THE PROBLEM.
Quote the lines exactly, starting with the line that contains "body = body - slit_tool(start)" and ending with the line that contains "if empty is", and leave out all other lines.
═══
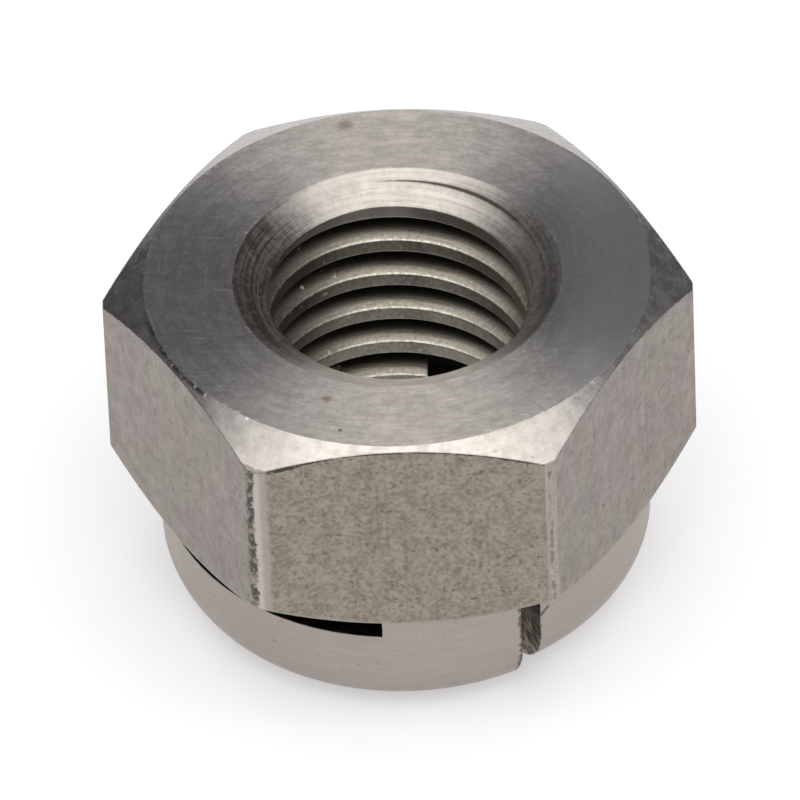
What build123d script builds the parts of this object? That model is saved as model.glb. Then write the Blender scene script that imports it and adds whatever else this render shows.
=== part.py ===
from build123d import *
from build123d.topology import SkipClean
import math
import os

# One-piece all-metal lock nut, millimetres.
# Origin: centre of the collar end, on the surface the nut stands on.
# +Z: thread axis, towards the bearing face.

# Sizes of the hexagon
across_flats = 17.0
total_height = 12.2
bearing_face_dia = 16.63
corner_land_dia = 19.4
top_chamfer_angle = 31.5
flat_length = 7.65
underside_angle = 33.0

# Sizes of the collar and its rounded end
collar_dia = 16.22
end_radius = 2.06
end_break_angle = 8.0
end_chamfer_width = 0.12

# Thread M10 x 1.5, right hand; the groove height is taken where the groove passes +Y
thread_pitch = 1.5
thread_minor_dia = 8.54
thread_depth = 0.76
thread_flank_angle = 30.0
thread_root_width = 0.152
thread_groove_z = 9.015
sink_width = 0.378
sink_angle = 30.0

# Slits that free the arm ends, and slots that free the arms from the hexagon
slit_width = 0.73
slit_angle = -60.0
slit_above_slot = 0.06
slot_ceiling_drop = 7.84
slot_height = 0.805
slot_end_x = 0.83

# Set of the two arms: how far the free end is bent up, and the stretch that bends
arm_set = 0.363
arm_root_angle = 132.0
arm_bend_span = 113.0

# Working values
tool_over = 1.0
bore_reach = 0.4
section_step = 10.0
slot_sweep = 150.0
half_turn = 180.0
full_turn = 360.0
bore_quarters = 4

minor_r = thread_minor_dia / 2
major_r = minor_r + thread_depth
groove_mouth = thread_root_width + 2 * thread_depth * math.tan(math.radians(thread_flank_angle))
collar_r = collar_dia / 2
land_r = corner_land_dia / 2
flat_r = across_flats / 2
hex_bottom_z = total_height - flat_length
slot_ceiling_z = total_height - slot_ceiling_drop
slot_floor_z = slot_ceiling_z - slot_height
tool_in_r = minor_r - bore_reach
tool_out_r = collar_r + tool_over


def tan_deg(angle):
    return math.tan(math.radians(angle))


def section(points):
    # Closed outline in the plane through the axis: each point is a radius and a height
    edges = []
    for a, b in zip(points, points[1:] + points[:1]):
        edges.append(Line((a[0], 0, a[1]), (b[0], 0, b[1])))
    return Wire(edges)


def blank():
    # Turned shape: bearing face, countersink, both chamfers of the hexagon and the plain collar
    root_z = hex_bottom_z - (flat_r - collar_r) * tan_deg(underside_angle)
    land_low = root_z + (land_r - collar_r) * tan_deg(underside_angle)
    face_r = bearing_face_dia / 2
    land_high = total_height - (land_r - face_r) * tan_deg(top_chamfer_angle)
    sink_r = major_r + sink_width
    sink_low = total_height - (sink_r - tool_in_r) * tan_deg(sink_angle)
    outline = section([
        (tool_in_r, -tool_over),
        (collar_r, -tool_over),
        (collar_r, root_z),
        (land_r, land_low),
        (land_r, land_high),
        (face_r, total_height),
        (sink_r, total_height),
        (tool_in_r, sink_low),
    ])
    turned = revolve(Face(outline), Axis.Z)
    hexagon = RegularPolygon(flat_r, 6, major_radius=False)
    bar = Pos(0, 0, -2 * tool_over) * extrude(hexagon, total_height + 4 * tool_over)
    return turned & bar


def bore_tools():
    # The bore is cut in quarters, so that each crest of the thread is a run of short faces
    span = full_turn / bore_quarters
    low = -2 * tool_over
    high = total_height + tool_over
    outline = section([(0, low), (minor_r, low), (minor_r, high), (0, high)])
    quarter = revolve(Face(outline), Axis.Z, span)
    return [Rot(0, 0, i * span) * quarter for i in range(bore_quarters)]


def lift(turn):
    # Height the arm is bent up, at an angle measured from its slit towards its root
    u = (arm_root_angle - turn) / arm_bend_span
    u = min(max(u, 0.0), 1.0)
    return arm_set * u**3 * (10.0 - 15.0 * u + 6.0 * u * u)


def swept(make_section, start, end, height):
    # Solid through equal outlines set round the axis from one angle to another
    count = math.ceil((end - start) / section_step)
    wires = []
    for i in range(count + 1):
        angle = start + (end - start) * i / count
        wires.append(Pos(0, 0, height(angle)) * Rot(0, 0, angle) * make_section())
    return Solid.make_loft(wires)


def end_section():
    # Everything outside the rounded end of the collar and its inner chamfer
    centre_r = collar_r - end_radius * math.cos(math.radians(end_break_angle))
    rim_r = centre_r + end_radius
    bulge = end_radius / math.sqrt(2)
    chamfer_r = major_r + end_chamfer_width
    low = -2 * tool_over
    edges = [
        Line((tool_out_r, 0, end_radius), (rim_r, 0, end_radius)),
        ThreePointArc(
            (rim_r, 0, end_radius),
            (centre_r + bulge, 0, end_radius - bulge),
            (centre_r, 0, 0),
        ),
        Line((centre_r, 0, 0), (chamfer_r, 0, 0)),
        Line((chamfer_r, 0, 0), (tool_in_r, 0, chamfer_r - tool_in_r)),
        Line((tool_in_r, 0, chamfer_r - tool_in_r), (tool_in_r, 0, low)),
        Line((tool_in_r, 0, low), (tool_out_r, 0, low)),
        Line((tool_out_r, 0, low), (tool_out_r, 0, end_radius)),
    ]
    return Wire(edges)


def end_tool(start):
    # Shapes the end of one arm and the post next to it, from slit to slit
    return swept(end_section, start, start + half_turn, lambda a: lift(a - start))


def slit_tool(start):
    # Straight cut through the collar wall that frees the end of an arm
    low = -2 * tool_over
    box = Box(
        land_r,
        slit_width,
        slot_ceiling_z + slit_above_slot - low,
        align=(Align.MIN, Align.CENTER, Align.MIN),
    )
    return Rot(0, 0, start) * Pos(tool_in_r, 0, low) * box


def slot_section():
    # Room above the floor of a slot, to well above its ceiling
    high = slot_ceiling_z + tool_over
    return section([
        (tool_in_r, slot_floor_z),
        (tool_out_r, slot_floor_z),
        (tool_out_r, high),
        (tool_in_r, high),
    ])


def slot_tool(start):
    # Slot above one arm: floor that follows the bent arm, level ceiling, straight end at the root
    ring = swept(slot_section, slit_angle, slit_angle + slot_sweep, lambda a: lift(a - slit_angle))
    room = Pos(slot_end_x, 0, 0) * Box(
        2 * land_r,
        4 * land_r,
        slot_ceiling_z,
        align=(Align.MIN, Align.CENTER, Align.MIN),
    )
    return Rot(0, 0, start - slit_angle) * (ring & room)


def groove_section():
    # Space between two crests, open towards the axis
    outer = thread_root_width / 2
    inner = outer + (major_r - tool_in_r) * tan_deg(thread_flank_angle)
    return section([
        (tool_in_r, -inner),
        (major_r, -outer),
        (major_r, outer),
        (tool_in_r, inner),
    ])


def groove_height(angle):
    # Height of the thread groove on the undisturbed helix
    return thread_groove_z + thread_pitch * (angle - full_turn / 4) / full_turn


def groove_tool(start, in_arm):
    # Thread groove over half a turn, from slit to slit; in an arm it is carried up with the bend
    if in_arm:
        return swept(
            groove_section, start, start + half_turn, lambda a: groove_height(a) + lift(a - start)
        )
    return swept(groove_section, start, start + half_turn, groove_height)


def thread_tools():
    # Half turns of groove, from below the collar end to above the bearing face
    rise = thread_pitch / 2
    slit_z = groove_height(slit_angle)
    first = math.floor((-groove_mouth / 2 - slit_z) / rise)
    last = math.ceil((total_height + groove_mouth / 2 - slit_z) / rise)
    tools = []
    for i in range(first, last):
        start = slit_angle + i * half_turn
        tools.append(groove_tool(start, groove_height(start) < slot_floor_z))
    return tools


def lock_nut():
    with SkipClean():
        body = blank().cut(*bore_tools())
        for start in (slit_angle, slit_angle + half_turn):
            body = body - end_tool(start)
            body = body - slot_tool(start)
            body = body - slit_tool(start)
        for tool in thread_tools():
            body = body - tool
    return body


nut = lock_nut()
os.makedirs("parts", exist_ok=True)
export_step(nut, "parts/lock_nut.step")
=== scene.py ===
import bpy
import math
from mathutils import Matrix, Vector


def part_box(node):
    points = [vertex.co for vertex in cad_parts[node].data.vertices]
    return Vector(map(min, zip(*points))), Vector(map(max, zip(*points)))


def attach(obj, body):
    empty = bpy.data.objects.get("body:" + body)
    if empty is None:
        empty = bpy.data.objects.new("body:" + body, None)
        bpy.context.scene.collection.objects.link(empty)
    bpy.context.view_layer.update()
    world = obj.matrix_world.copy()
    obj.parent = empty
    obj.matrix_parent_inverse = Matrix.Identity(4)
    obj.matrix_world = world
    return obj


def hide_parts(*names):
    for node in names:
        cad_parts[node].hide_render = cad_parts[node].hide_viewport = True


# The lock nut, dressed in worn stainless steel. The scene is in metres, the patterns in millimetres.
MM = 0.001


def rgb(r, g, b):
    return (r, g, b, 1.0)


# Camera fitted to the photograph: angles in degrees, lengths in millimetres, and how far to the right of
# and above the middle of the bearing face it aims
CAMERA_ELEVATION = 41.97
CAMERA_AZIMUTH = -0.94
CAMERA_ROLL = 2.40
CAMERA_DISTANCE = 500.0
CAMERA_WIDTH_AT_NUT = 26.234
CAMERA_SENSOR = 36.0
CAMERA_AIM_RIGHT = 0.105
CAMERA_AIM_UP = -4.063

# Nearest and farthest that the camera sees, metres
CAMERA_NEAR = 0.05
CAMERA_FAR = 20.0

# Luminance of the overhead softbox, and of the room at the softbox's edge and far from it, and their tints
SOFTBOX = 2.12
ROOM_HIGH = 0.24
ROOM_LOW = 0.09
SOFTBOX_TINT = rgb(1.0, 0.96, 0.915)
ROOM_TINT = rgb(0.97, 0.97, 1.0)

# Angles of the softbox, degrees: its lean to the right and to the front, where it begins to fade, where it
# has gone, and where the room is darkest
SOFTBOX_SIDE = 2.0
SOFTBOX_TILT = 12.0
SOFTBOX_INNER = 19.0
SOFTBOX_OUTER = 52.0
ROOM_FALL = 100.0

# Floor: side in metres, how far it lies under the nut in millimetres, its finish, and its own light
FLOOR_SIZE = 6.0
FLOOR_DROP = 0.02
FLOOR_COLOUR = rgb(0.74, 0.755, 0.775)
FLOOR_GLOW_COLOUR = rgb(1.0, 1.0, 1.0)
FLOOR_ROUGH = 0.9
FLOOR_GLOW = 0.42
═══
RESULT.
            body = body - slit_tool(start)
        for tool in thread_tools():
            body = body - tool
    return body


nut = lock_nut()
os.makedirs("parts", exist_ok=True)
export_step(nut, "parts/lock_nut.step")
=== scene.py ===
import bpy
import math
from mathutils import Matrix, Vector


def part_box(node):
    points = [vertex.co for vertex in cad_parts[node].data.vertices]
    return Vector(map(min, zip(*points))), Vector(map(max, zip(*points)))


def attach(obj, body):
    empty = bpy.data.objects.get("body:" + body)
    if empty is None:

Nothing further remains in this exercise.